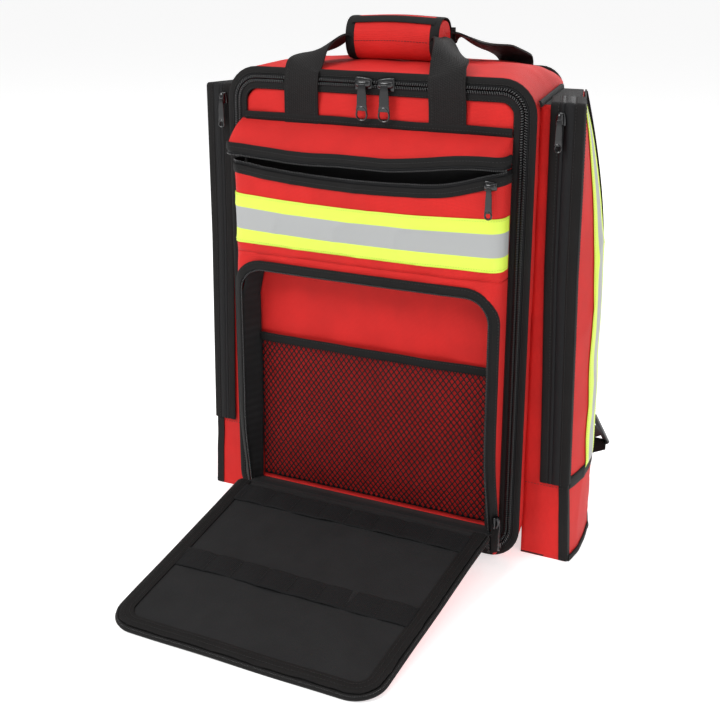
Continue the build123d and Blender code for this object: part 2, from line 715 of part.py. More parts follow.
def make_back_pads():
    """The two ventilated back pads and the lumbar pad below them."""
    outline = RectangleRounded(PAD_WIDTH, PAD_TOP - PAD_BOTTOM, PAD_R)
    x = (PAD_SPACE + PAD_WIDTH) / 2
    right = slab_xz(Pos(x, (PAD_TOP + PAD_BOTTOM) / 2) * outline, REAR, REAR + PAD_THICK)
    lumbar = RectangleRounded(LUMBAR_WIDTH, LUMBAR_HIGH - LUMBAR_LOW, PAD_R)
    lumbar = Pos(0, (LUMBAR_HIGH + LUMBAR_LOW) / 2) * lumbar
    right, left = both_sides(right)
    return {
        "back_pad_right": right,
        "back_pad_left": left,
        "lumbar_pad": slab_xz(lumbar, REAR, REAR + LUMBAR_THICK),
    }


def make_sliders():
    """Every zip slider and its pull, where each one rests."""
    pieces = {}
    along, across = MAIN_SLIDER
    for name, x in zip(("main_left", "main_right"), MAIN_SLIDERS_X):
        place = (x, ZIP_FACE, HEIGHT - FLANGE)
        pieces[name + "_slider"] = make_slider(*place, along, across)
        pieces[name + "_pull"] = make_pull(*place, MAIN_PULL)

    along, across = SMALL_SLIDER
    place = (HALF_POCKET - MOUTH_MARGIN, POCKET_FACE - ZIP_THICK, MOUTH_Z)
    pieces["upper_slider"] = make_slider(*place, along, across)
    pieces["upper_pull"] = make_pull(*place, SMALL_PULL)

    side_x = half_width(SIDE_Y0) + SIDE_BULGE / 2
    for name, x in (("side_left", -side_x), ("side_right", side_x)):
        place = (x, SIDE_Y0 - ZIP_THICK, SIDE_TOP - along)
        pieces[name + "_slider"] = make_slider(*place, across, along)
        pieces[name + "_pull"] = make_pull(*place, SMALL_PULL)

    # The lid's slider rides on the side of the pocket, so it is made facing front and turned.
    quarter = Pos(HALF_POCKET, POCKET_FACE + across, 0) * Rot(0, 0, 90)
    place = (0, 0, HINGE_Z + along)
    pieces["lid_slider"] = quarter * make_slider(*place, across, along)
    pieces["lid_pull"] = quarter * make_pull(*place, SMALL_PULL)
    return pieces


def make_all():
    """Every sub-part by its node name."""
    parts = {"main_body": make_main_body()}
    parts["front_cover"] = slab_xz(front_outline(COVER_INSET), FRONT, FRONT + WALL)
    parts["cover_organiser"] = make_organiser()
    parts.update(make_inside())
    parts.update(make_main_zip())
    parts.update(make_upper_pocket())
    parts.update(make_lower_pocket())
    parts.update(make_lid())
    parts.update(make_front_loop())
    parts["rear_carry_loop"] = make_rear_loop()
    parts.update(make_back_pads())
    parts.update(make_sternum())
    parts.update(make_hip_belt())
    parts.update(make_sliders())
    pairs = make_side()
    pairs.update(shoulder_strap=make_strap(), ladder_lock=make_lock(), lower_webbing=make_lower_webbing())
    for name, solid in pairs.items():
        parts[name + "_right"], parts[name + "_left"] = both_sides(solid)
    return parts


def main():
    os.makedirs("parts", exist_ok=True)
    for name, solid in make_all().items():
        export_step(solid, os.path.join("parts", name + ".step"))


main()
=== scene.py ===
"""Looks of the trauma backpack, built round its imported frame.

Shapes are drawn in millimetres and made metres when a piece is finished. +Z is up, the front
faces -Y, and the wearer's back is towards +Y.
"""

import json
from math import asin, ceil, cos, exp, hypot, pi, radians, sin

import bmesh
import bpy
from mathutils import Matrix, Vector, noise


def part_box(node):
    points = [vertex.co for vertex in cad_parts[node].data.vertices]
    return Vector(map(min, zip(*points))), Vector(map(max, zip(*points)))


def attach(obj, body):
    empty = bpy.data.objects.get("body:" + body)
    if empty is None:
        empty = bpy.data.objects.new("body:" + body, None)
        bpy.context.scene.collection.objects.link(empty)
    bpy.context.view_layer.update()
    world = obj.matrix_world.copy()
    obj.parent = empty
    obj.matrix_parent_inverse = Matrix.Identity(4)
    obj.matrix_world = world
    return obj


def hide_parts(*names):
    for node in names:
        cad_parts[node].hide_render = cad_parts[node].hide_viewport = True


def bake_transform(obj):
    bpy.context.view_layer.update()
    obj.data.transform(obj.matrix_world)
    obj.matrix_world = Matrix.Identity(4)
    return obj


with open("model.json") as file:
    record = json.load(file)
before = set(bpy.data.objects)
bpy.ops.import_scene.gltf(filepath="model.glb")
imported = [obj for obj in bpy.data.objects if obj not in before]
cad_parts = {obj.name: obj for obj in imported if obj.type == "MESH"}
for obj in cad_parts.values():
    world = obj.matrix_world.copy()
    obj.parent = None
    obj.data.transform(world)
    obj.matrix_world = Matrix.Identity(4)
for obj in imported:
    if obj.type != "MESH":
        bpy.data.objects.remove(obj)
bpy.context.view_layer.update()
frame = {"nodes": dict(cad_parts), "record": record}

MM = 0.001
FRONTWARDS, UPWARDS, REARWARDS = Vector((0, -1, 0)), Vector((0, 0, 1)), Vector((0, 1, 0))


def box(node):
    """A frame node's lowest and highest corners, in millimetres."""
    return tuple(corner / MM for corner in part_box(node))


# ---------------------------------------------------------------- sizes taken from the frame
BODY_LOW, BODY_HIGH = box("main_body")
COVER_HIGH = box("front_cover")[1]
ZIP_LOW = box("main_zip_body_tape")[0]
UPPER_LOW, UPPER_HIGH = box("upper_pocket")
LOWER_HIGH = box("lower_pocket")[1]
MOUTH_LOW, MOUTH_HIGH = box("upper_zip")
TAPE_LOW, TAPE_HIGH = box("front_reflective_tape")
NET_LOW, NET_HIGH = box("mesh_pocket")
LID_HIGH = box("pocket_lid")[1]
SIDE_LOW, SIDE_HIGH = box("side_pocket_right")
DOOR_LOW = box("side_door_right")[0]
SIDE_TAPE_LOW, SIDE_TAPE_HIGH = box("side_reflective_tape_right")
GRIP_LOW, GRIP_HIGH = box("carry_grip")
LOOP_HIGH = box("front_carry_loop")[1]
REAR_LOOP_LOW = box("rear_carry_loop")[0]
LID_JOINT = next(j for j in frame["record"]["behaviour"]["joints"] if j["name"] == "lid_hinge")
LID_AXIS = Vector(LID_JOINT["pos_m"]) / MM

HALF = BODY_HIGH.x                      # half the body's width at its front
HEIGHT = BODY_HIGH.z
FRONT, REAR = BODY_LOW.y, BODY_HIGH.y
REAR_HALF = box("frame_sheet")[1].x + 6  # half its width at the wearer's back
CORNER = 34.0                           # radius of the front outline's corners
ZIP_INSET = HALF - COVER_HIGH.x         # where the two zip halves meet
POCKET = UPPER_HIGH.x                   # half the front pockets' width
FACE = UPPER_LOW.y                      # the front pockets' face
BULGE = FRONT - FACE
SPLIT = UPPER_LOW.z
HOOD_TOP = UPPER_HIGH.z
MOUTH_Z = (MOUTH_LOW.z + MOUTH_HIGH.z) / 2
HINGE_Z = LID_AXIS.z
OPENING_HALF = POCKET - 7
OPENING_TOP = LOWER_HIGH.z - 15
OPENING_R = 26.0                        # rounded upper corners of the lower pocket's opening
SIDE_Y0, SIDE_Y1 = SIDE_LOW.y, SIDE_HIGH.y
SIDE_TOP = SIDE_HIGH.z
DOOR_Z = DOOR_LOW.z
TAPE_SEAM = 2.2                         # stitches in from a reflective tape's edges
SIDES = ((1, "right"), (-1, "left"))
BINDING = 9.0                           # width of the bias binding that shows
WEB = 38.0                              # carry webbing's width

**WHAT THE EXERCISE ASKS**
Your task is to print the whole listing again exactly.

**RESPONSE FOR THIS EXERCISE**
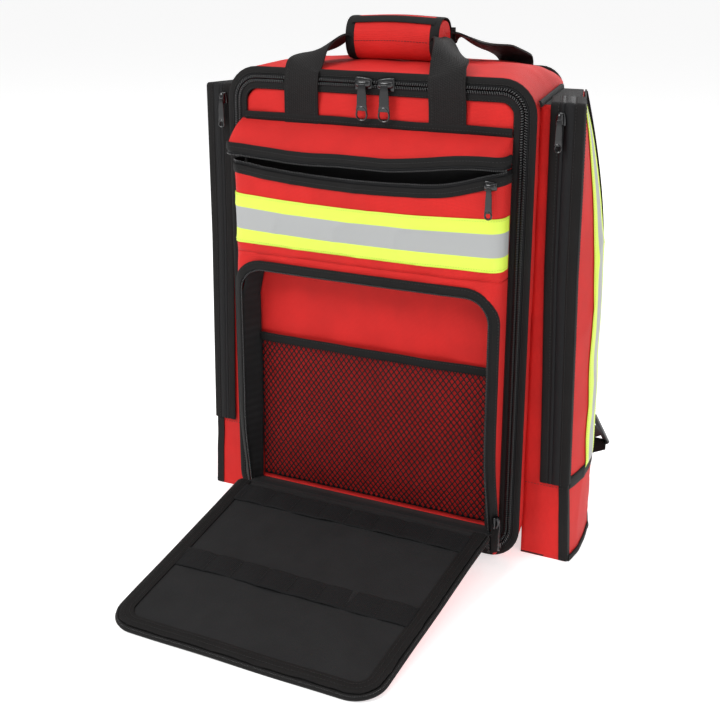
Continue the build123d and Blender code for this object: part 2, from line 715 of part.py. More parts follow.
def make_back_pads():
    """The two ventilated back pads and the lumbar pad below them."""
    outline = RectangleRounded(PAD_WIDTH, PAD_TOP - PAD_BOTTOM, PAD_R)
    x = (PAD_SPACE + PAD_WIDTH) / 2
    right = slab_xz(Pos(x, (PAD_TOP + PAD_BOTTOM) / 2) * outline, REAR, REAR + PAD_THICK)
    lumbar = RectangleRounded(LUMBAR_WIDTH, LUMBAR_HIGH - LUMBAR_LOW, PAD_R)
    lumbar = Pos(0, (LUMBAR_HIGH + LUMBAR_LOW) / 2) * lumbar
    right, left = both_sides(right)
    return {
        "back_pad_right": right,
        "back_pad_left": left,
        "lumbar_pad": slab_xz(lumbar, REAR, REAR + LUMBAR_THICK),
    }


def make_sliders():
    """Every zip slider and its pull, where each one rests."""
    pieces = {}
    along, across = MAIN_SLIDER
    for name, x in zip(("main_left", "main_right"), MAIN_SLIDERS_X):
        place = (x, ZIP_FACE, HEIGHT - FLANGE)
        pieces[name + "_slider"] = make_slider(*place, along, across)
        pieces[name + "_pull"] = make_pull(*place, MAIN_PULL)

    along, across = SMALL_SLIDER
    place = (HALF_POCKET - MOUTH_MARGIN, POCKET_FACE - ZIP_THICK, MOUTH_Z)
    pieces["upper_slider"] = make_slider(*place, along, across)
    pieces["upper_pull"] = make_pull(*place, SMALL_PULL)

    side_x = half_width(SIDE_Y0) + SIDE_BULGE / 2
    for name, x in (("side_left", -side_x), ("side_right", side_x)):
        place = (x, SIDE_Y0 - ZIP_THICK, SIDE_TOP - along)
        pieces[name + "_slider"] = make_slider(*place, across, along)
        pieces[name + "_pull"] = make_pull(*place, SMALL_PULL)

    # The lid's slider rides on the side of the pocket, so it is made facing front and turned.
    quarter = Pos(HALF_POCKET, POCKET_FACE + across, 0) * Rot(0, 0, 90)
    place = (0, 0, HINGE_Z + along)
    pieces["lid_slider"] = quarter * make_slider(*place, across, along)
    pieces["lid_pull"] = quarter * make_pull(*place, SMALL_PULL)
    return pieces


def make_all():
    """Every sub-part by its node name."""
    parts = {"main_body": make_main_body()}
    parts["front_cover"] = slab_xz(front_outline(COVER_INSET), FRONT, FRONT + WALL)
    parts["cover_organiser"] = make_organiser()
    parts.update(make_inside())
    parts.update(make_main_zip())
    parts.update(make_upper_pocket())
    parts.update(make_lower_pocket())
    parts.update(make_lid())
    parts.update(make_front_loop())
    parts["rear_carry_loop"] = make_rear_loop()
    parts.update(make_back_pads())
    parts.update(make_sternum())
    parts.update(make_hip_belt())
    parts.update(make_sliders())
    pairs = make_side()
    pairs.update(shoulder_strap=make_strap(), ladder_lock=make_lock(), lower_webbing=make_lower_webbing())
    for name, solid in pairs.items():
        parts[name + "_right"], parts[name + "_left"] = both_sides(solid)
    return parts


def main():
    os.makedirs("parts", exist_ok=True)
    for name, solid in make_all().items():
        export_step(solid, os.path.join("parts", name + ".step"))


main()
=== scene.py ===
"""Looks of the trauma backpack, built round its imported frame.

Shapes are drawn in millimetres and made metres when a piece is finished. +Z is up, the front
faces -Y, and the wearer's back is towards +Y.
"""

import json
from math import asin, ceil, cos, exp, hypot, pi, radians, sin

import bmesh
import bpy
from mathutils import Matrix, Vector, noise


def part_box(node):
    points = [vertex.co for vertex in cad_parts[node].data.vertices]
    return Vector(map(min, zip(*points))), Vector(map(max, zip(*points)))


def attach(obj, body):
    empty = bpy.data.objects.get("body:" + body)
    if empty is None:
        empty = bpy.data.objects.new("body:" + body, None)
        bpy.context.scene.collection.objects.link(empty)
    bpy.context.view_layer.update()
    world = obj.matrix_world.copy()
    obj.parent = empty
    obj.matrix_parent_inverse = Matrix.Identity(4)
    obj.matrix_world = world
    return obj


def hide_parts(*names):
    for node in names:
        cad_parts[node].hide_render = cad_parts[node].hide_viewport = True


def bake_transform(obj):
    bpy.context.view_layer.update()
    obj.data.transform(obj.matrix_world)
    obj.matrix_world = Matrix.Identity(4)
    return obj


with open("model.json") as file:
    record = json.load(file)
before = set(bpy.data.objects)
bpy.ops.import_scene.gltf(filepath="model.glb")
imported = [obj for obj in bpy.data.objects if obj not in before]
cad_parts = {obj.name: obj for obj in imported if obj.type == "MESH"}
for obj in cad_parts.values():
    world = obj.matrix_world.copy()
    obj.parent = None
    obj.data.transform(world)
    obj.matrix_world = Matrix.Identity(4)
for obj in imported:
    if obj.type != "MESH":
        bpy.data.objects.remove(obj)
bpy.context.view_layer.update()
frame = {"nodes": dict(cad_parts), "record": record}

MM = 0.001
FRONTWARDS, UPWARDS, REARWARDS = Vector((0, -1, 0)), Vector((0, 0, 1)), Vector((0, 1, 0))


def box(node):
    """A frame node's lowest and highest corners, in millimetres."""
    return tuple(corner / MM for corner in part_box(node))


# ---------------------------------------------------------------- sizes taken from the frame
BODY_LOW, BODY_HIGH = box("main_body")
COVER_HIGH = box("front_cover")[1]
ZIP_LOW = box("main_zip_body_tape")[0]
UPPER_LOW, UPPER_HIGH = box("upper_pocket")
LOWER_HIGH = box("lower_pocket")[1]
MOUTH_LOW, MOUTH_HIGH = box("upper_zip")
TAPE_LOW, TAPE_HIGH = box("front_reflective_tape")
NET_LOW, NET_HIGH = box("mesh_pocket")
LID_HIGH = box("pocket_lid")[1]
SIDE_LOW, SIDE_HIGH = box("side_pocket_right")
DOOR_LOW = box("side_door_right")[0]
SIDE_TAPE_LOW, SIDE_TAPE_HIGH = box("side_reflective_tape_right")
GRIP_LOW, GRIP_HIGH = box("carry_grip")
LOOP_HIGH = box("front_carry_loop")[1]
REAR_LOOP_LOW = box("rear_carry_loop")[0]
LID_JOINT = next(j for j in frame["record"]["behaviour"]["joints"] if j["name"] == "lid_hinge")
LID_AXIS = Vector(LID_JOINT["pos_m"]) / MM

HALF = BODY_HIGH.x                      # half the body's width at its front
HEIGHT = BODY_HIGH.z
FRONT, REAR = BODY_LOW.y, BODY_HIGH.y
REAR_HALF = box("frame_sheet")[1].x + 6  # half its width at the wearer's back
CORNER = 34.0                           # radius of the front outline's corners
ZIP_INSET = HALF - COVER_HIGH.x         # where the two zip halves meet
POCKET = UPPER_HIGH.x                   # half the front pockets' width
FACE = UPPER_LOW.y                      # the front pockets' face
BULGE = FRONT - FACE
SPLIT = UPPER_LOW.z
HOOD_TOP = UPPER_HIGH.z
MOUTH_Z = (MOUTH_LOW.z + MOUTH_HIGH.z) / 2
HINGE_Z = LID_AXIS.z
OPENING_HALF = POCKET - 7
OPENING_TOP = LOWER_HIGH.z - 15
OPENING_R = 26.0                        # rounded upper corners of the lower pocket's opening
SIDE_Y0, SIDE_Y1 = SIDE_LOW.y, SIDE_HIGH.y
SIDE_TOP = SIDE_HIGH.z
DOOR_Z = DOOR_LOW.z
TAPE_SEAM = 2.2                         # stitches in from a reflective tape's edges
SIDES = ((1, "right"), (-1, "left"))
BINDING = 9.0                           # width of the bias binding that shows
WEB = 38.0                              # carry webbing's width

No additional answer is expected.